NOT that we’re looking to alarm you or anything but scientists have discovered that xenobots – synthetic lifeforms – have learned to reproduce.

According to New Scientist, “swarms of tiny living robots can self-replicate in a dish by pushing loose cells together.”

Ah, “tiny living robots.” You had me worried for a moment. I was imagining the Terminator. Sounds too small to worry about.

And you’re wearing a mask because?

Point taken. Anyway, what is a xenobot?

They are synthetic lifeforms first created last year from cells taken from the embryo of frogs. Under certain conditions these cells have formed small structures that can self-assemble, move in groups and even sense their environment.

Now scientists in America have discovered they can also self-replicate.

And this is news because?

Because no reproductive process is involved. This is the first time multicellular organisms have been found to self-replicate in a way that doesn’t involve growth on the organism’s own body. “This work shows there was a previously unknown way that life could self-replicate,” according to Professor Josh Bongard of the University of Vermont.

How does it work then?

It’s more of a piling-up process, Professor Bongard explains. The xenobots move around in a petri dish in a corkscrew pattern to start with. “And they crash into other loose cells, and sort of just smush.”

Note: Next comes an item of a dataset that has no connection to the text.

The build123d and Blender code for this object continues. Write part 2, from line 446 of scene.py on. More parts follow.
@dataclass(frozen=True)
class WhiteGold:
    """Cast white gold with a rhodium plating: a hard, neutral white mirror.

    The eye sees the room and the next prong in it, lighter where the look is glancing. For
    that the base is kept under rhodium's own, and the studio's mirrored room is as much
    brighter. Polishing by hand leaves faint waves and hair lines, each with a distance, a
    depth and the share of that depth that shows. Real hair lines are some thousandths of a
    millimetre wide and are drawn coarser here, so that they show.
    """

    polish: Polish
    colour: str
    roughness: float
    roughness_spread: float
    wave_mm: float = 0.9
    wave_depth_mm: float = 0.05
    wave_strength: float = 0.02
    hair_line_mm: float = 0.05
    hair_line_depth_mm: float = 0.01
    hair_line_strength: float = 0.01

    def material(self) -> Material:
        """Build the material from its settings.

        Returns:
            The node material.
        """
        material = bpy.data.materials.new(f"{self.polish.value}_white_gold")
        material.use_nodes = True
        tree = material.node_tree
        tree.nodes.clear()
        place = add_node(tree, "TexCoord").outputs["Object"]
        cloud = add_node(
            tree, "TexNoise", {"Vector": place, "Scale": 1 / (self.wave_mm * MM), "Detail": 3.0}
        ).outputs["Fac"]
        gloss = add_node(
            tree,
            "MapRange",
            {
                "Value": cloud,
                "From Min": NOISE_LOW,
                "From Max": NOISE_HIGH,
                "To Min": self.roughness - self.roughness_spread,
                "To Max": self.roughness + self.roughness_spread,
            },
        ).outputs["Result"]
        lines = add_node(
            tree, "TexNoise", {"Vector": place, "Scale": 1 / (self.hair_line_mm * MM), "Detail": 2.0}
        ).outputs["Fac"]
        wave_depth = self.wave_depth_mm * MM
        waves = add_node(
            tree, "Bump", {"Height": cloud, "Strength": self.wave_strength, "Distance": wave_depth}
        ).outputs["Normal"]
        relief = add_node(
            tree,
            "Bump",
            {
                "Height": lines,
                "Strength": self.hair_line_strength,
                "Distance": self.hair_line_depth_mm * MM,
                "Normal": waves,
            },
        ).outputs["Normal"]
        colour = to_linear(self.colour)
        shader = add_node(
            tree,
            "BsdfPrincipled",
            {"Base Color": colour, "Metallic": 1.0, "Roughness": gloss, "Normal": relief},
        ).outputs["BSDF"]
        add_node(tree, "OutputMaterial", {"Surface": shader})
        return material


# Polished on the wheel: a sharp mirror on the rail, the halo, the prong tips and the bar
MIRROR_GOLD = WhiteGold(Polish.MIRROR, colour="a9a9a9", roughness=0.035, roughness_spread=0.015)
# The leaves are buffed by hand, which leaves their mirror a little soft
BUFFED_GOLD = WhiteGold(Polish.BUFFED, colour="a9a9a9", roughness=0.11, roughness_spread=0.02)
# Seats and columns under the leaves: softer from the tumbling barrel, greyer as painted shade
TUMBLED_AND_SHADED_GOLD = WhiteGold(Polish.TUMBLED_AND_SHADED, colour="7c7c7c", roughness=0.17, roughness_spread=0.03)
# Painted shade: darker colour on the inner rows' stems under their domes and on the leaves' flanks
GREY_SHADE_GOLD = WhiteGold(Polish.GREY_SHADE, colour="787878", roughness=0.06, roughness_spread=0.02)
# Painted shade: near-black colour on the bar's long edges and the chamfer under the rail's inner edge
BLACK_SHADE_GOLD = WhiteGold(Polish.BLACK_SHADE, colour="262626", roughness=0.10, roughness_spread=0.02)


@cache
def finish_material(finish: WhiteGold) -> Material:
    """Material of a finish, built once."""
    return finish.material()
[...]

Is that a scientific term?

I wouldn’t bet on it. Professor Bongard says this is an example of “kinematic self-replication,” a process noted in molecules before, but not in organisms.

Over a few days one of these piles of xenobots can form a new moving cluster, a child xenobot.

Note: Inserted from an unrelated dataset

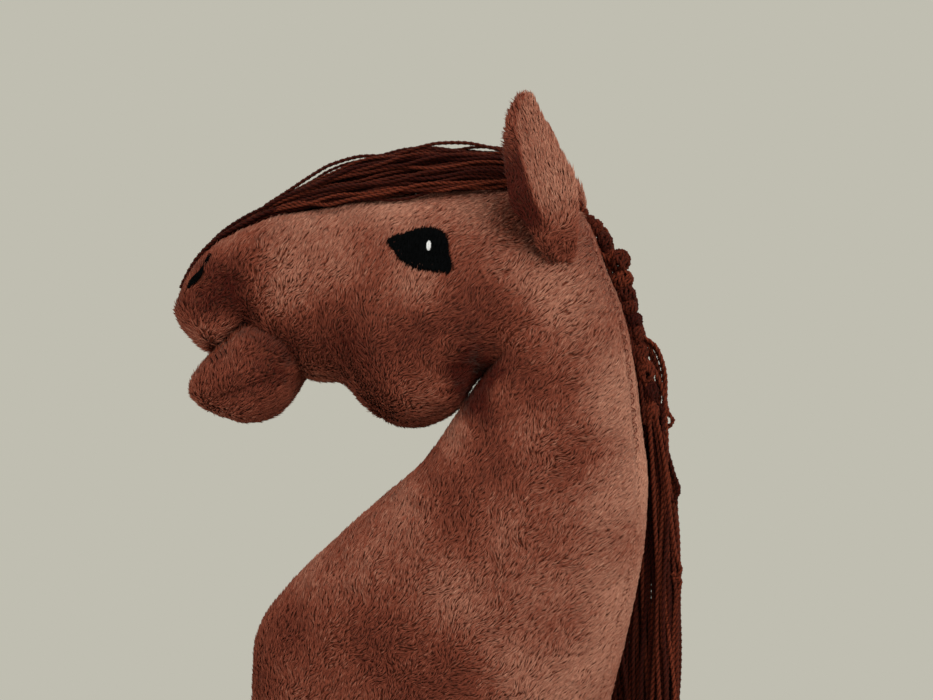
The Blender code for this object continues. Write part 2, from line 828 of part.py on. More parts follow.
def add_mane(sections, parent):
    lift = LOCK_RADIUS + YARN_CLEARANCE
    scale_x = NECK_DEPTH / drawn_extent(NECK_PATTERN, 0)
    for number, (station, angle, column_number, end_mm) in enumerate(MANE_RUNS, 1):
        column = MANE_COLUMN_MM * scale_x - column_number * (2 * LOCK_RADIUS + LOCK_GAP)
        end = end_mm * MM
        point = surface(sections, station, math.radians(angle), lift)
        points = [point.copy()]
        drop = (point.z - end) / max(3, round((point.z - end) / MANE_STEP))
        while point.z - drop > end - drop / 2:
            point = point.copy()
            point.z -= drop
            point.x += (column - point.x) * MANE_DRIFT
            stay_outside(sections, points[-1], point, lift)
            points.append(point)
        lock(f"mane_lock_{number}", points, lock_radii(len(points)), parent)


# The whole toy

def build():
    for old in list(bpy.data.objects):
        bpy.data.objects.remove(old, do_unlink=True)
    add_stick()
    neck_base = STICK_LENGTH - STICK_IN_NECK
    head = add_empty("head_on_stick", (0, 0, neck_base), None)
    sections = body_sections()
    throat = len(NECK_PATTERN) - 1
    mouth = throat + 1 + MOUTH_SECTION
    room = add_sleeve(head)
    add_stuffing(sections, throat, room, head)
    left_panel = add_cover(sections, throat, mouth, head)
    right_panel = bpy.data.objects["right_side_panel"]
    near_lip = sections[throat + 1 + LIP_CUT_FROM:]
    add_lip(near_lip, lip_sections(sections[mouth][0]), head)
    for word, side, cloth in (("left", -1, left_panel), ("right", 1, right_panel)):
        add_ear(word, side, sections, head)
        add_eye(word, side, sections, sections[throat][0], cloth, head)
        add_nostril(word, side, sections, cloth, head)
    add_forelock(sections, head)
    add_curls(sections, head)
    add_mane(sections, head)


build()
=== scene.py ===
# Hobby horse: plush, yarn, embroidery and wood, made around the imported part.
# The horse faces -X, its left side is towards -Y, and lengths are in metres unless a name says mm.

import json
import math

import bmesh
import bpy
import numpy as np
from mathutils import Euler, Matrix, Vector
from mathutils.bvhtree import BVHTree


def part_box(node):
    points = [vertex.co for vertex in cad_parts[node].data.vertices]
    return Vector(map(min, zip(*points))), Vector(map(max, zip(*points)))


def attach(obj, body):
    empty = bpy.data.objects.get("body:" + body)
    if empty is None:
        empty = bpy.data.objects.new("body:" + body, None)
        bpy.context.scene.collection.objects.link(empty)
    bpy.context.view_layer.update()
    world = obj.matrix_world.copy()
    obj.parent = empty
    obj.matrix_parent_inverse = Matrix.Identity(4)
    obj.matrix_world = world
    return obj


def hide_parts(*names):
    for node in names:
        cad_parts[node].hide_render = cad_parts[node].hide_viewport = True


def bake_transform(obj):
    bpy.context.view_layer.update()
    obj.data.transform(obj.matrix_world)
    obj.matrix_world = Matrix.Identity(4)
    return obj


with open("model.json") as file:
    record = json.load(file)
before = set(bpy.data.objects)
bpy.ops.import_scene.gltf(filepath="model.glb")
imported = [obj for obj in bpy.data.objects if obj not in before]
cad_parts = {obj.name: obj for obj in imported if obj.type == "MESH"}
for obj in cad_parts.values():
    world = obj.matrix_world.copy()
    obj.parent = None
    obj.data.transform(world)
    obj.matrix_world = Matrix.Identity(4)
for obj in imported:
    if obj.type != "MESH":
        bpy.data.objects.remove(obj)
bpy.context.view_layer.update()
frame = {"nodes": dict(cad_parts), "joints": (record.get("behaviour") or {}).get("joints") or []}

mm = 0.001
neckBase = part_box("neck_base_panel")[0].z
scene = bpy.context.scene
print("frame loaded, neck base at", round(neckBase, 4))


# small tools

def linear(hexText):
    parts = [int(hexText[i:i + 2], 16) / 255 for i in (1, 3, 5)]
    return [((c + 0.055) / 1.055) ** 2.4 if c > 0.04045 else c / 12.92 for c in parts] + [1.0]


def addNode(tree, kind, settings=None, inputs=None):
    new = tree.nodes.new("ShaderNode" + kind)
    for key, value in (settings or {}).items():
        setattr(new, key, value)
    for key, value in (inputs or {}).items():
        if isinstance(value, bpy.types.NodeSocket):
            tree.links.new(value, new.inputs[key])
        else:
            new.inputs[key].default_value = value
    return new


def newMaterial(name, roughness, specular=0.3, sheen=0.0, sheenTint="#ffffff"):
    material = bpy.data.materials.new(name)
    material.use_nodes = True
    shader = material.node_tree.nodes["Principled BSDF"]
    shader.inputs["Roughness"].default_value = roughness
    shader.inputs["Metallic"].default_value = 0.0
    shader.inputs["Specular IOR Level"].default_value = specular
    shader.inputs["Sheen Weight"].default_value = sheen
    shader.inputs["Sheen Tint"].default_value = linear(sheenTint)
    return material, material.node_tree, shader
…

Lovely, do they have a name for the child yet?

Don’t be facetious. As it is, the child xenobot isn’t strong enough to reproduce itself.

So, is this science with a purpose?

Well, that’s a very reductive notion of the worth of science but in this case there might be. According to Professor Bongard: “These are very small, biodegradable and biocompatible machines, and they’re perfectly happy in freshwater.” As a result in time they could be used to collect microplastics from waterways or maybe fix electrical circuits.

Ultimately, they could even help us create biobots from our own cells which could possibly be used in the body to remove the need for surgery.

That does sound pretty cool, right enough.

Indeed. Professor Mark Miodownik, the director of the Institute of Making at University College London, told the Guardian that this discovery was “amazing science and another step closer to animate materials”.